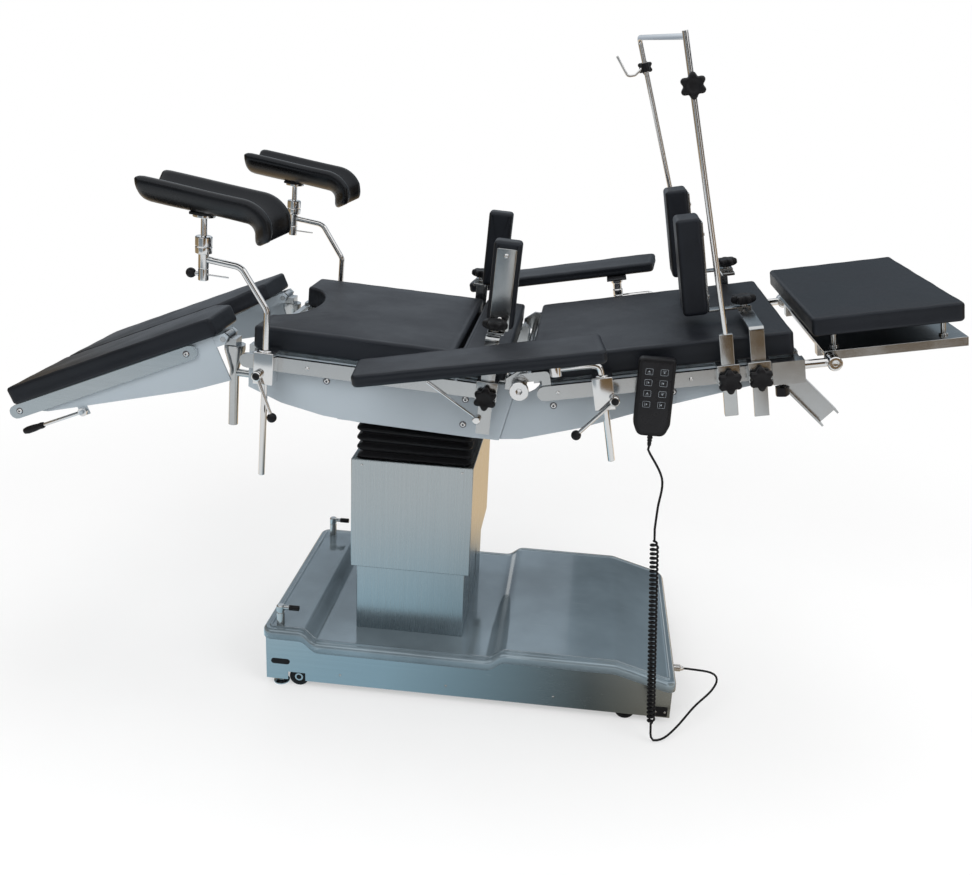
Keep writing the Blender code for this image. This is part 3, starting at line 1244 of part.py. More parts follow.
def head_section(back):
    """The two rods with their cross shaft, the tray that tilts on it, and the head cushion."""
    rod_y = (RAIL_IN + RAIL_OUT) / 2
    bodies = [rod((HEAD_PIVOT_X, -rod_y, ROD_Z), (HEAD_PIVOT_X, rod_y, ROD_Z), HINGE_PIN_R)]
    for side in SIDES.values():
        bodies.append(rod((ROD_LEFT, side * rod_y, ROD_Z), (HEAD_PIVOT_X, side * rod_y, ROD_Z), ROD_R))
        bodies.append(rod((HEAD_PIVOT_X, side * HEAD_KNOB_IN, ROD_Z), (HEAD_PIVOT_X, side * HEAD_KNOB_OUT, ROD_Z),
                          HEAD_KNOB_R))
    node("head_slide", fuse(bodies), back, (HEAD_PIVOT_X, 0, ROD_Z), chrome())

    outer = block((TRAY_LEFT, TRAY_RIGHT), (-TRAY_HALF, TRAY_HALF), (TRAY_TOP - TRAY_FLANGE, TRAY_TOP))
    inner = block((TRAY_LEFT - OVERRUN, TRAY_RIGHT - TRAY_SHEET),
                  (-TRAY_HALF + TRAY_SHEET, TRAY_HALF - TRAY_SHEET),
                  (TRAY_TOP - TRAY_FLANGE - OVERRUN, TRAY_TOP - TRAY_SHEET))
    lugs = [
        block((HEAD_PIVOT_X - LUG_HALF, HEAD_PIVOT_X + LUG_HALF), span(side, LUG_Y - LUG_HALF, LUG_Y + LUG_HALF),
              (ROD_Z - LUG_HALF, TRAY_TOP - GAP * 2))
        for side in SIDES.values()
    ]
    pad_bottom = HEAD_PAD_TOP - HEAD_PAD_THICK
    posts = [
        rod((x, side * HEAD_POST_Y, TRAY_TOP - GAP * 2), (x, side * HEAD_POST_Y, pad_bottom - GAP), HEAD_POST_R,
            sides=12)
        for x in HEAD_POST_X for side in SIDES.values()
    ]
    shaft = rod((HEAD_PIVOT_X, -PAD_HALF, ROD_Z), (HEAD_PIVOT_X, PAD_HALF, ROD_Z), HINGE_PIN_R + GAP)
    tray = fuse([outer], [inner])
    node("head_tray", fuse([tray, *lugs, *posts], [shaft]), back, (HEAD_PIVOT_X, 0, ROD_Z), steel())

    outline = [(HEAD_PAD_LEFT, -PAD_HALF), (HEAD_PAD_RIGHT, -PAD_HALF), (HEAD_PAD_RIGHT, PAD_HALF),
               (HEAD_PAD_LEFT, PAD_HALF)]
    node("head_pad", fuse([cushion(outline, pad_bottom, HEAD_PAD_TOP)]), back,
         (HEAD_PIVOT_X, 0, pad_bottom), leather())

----

▶ _STATED TASK_
Write out the entire listing exactly.

▶ _EXERCISE ANSWER_
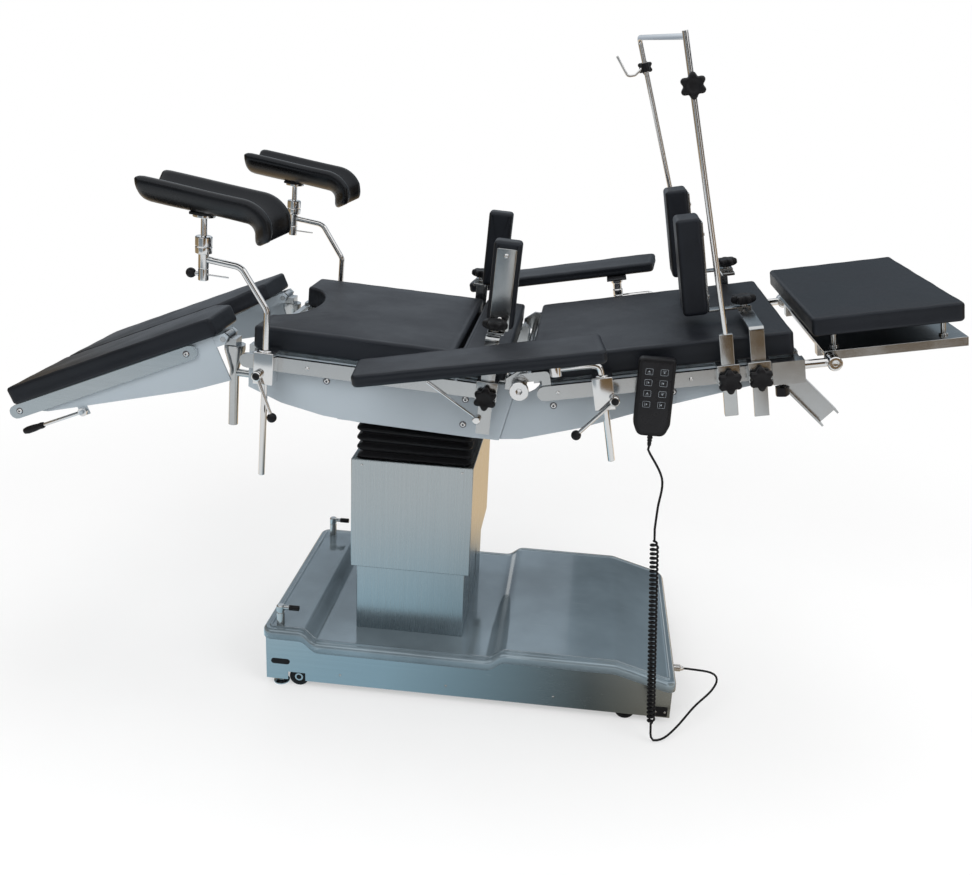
Keep writing the Blender code for this image. This is part 3, starting at line 1244 of part.py. More parts follow.
def head_section(back):
    """The two rods with their cross shaft, the tray that tilts on it, and the head cushion."""
    rod_y = (RAIL_IN + RAIL_OUT) / 2
    bodies = [rod((HEAD_PIVOT_X, -rod_y, ROD_Z), (HEAD_PIVOT_X, rod_y, ROD_Z), HINGE_PIN_R)]
    for side in SIDES.values():
        bodies.append(rod((ROD_LEFT, side * rod_y, ROD_Z), (HEAD_PIVOT_X, side * rod_y, ROD_Z), ROD_R))
        bodies.append(rod((HEAD_PIVOT_X, side * HEAD_KNOB_IN, ROD_Z), (HEAD_PIVOT_X, side * HEAD_KNOB_OUT, ROD_Z),
                          HEAD_KNOB_R))
    node("head_slide", fuse(bodies), back, (HEAD_PIVOT_X, 0, ROD_Z), chrome())

    outer = block((TRAY_LEFT, TRAY_RIGHT), (-TRAY_HALF, TRAY_HALF), (TRAY_TOP - TRAY_FLANGE, TRAY_TOP))
    inner = block((TRAY_LEFT - OVERRUN, TRAY_RIGHT - TRAY_SHEET),
                  (-TRAY_HALF + TRAY_SHEET, TRAY_HALF - TRAY_SHEET),
                  (TRAY_TOP - TRAY_FLANGE - OVERRUN, TRAY_TOP - TRAY_SHEET))
    lugs = [
        block((HEAD_PIVOT_X - LUG_HALF, HEAD_PIVOT_X + LUG_HALF), span(side, LUG_Y - LUG_HALF, LUG_Y + LUG_HALF),
              (ROD_Z - LUG_HALF, TRAY_TOP - GAP * 2))
        for side in SIDES.values()
    ]
    pad_bottom = HEAD_PAD_TOP - HEAD_PAD_THICK
    posts = [
        rod((x, side * HEAD_POST_Y, TRAY_TOP - GAP * 2), (x, side * HEAD_POST_Y, pad_bottom - GAP), HEAD_POST_R,
            sides=12)
        for x in HEAD_POST_X for side in SIDES.values()
    ]
    shaft = rod((HEAD_PIVOT_X, -PAD_HALF, ROD_Z), (HEAD_PIVOT_X, PAD_HALF, ROD_Z), HINGE_PIN_R + GAP)
    tray = fuse([outer], [inner])
    node("head_tray", fuse([tray, *lugs, *posts], [shaft]), back, (HEAD_PIVOT_X, 0, ROD_Z), steel())

    outline = [(HEAD_PAD_LEFT, -PAD_HALF), (HEAD_PAD_RIGHT, -PAD_HALF), (HEAD_PAD_RIGHT, PAD_HALF),
               (HEAD_PAD_LEFT, PAD_HALF)]
    node("head_pad", fuse([cushion(outline, pad_bottom, HEAD_PAD_TOP)]), back,
         (HEAD_PIVOT_X, 0, pad_bottom), leather())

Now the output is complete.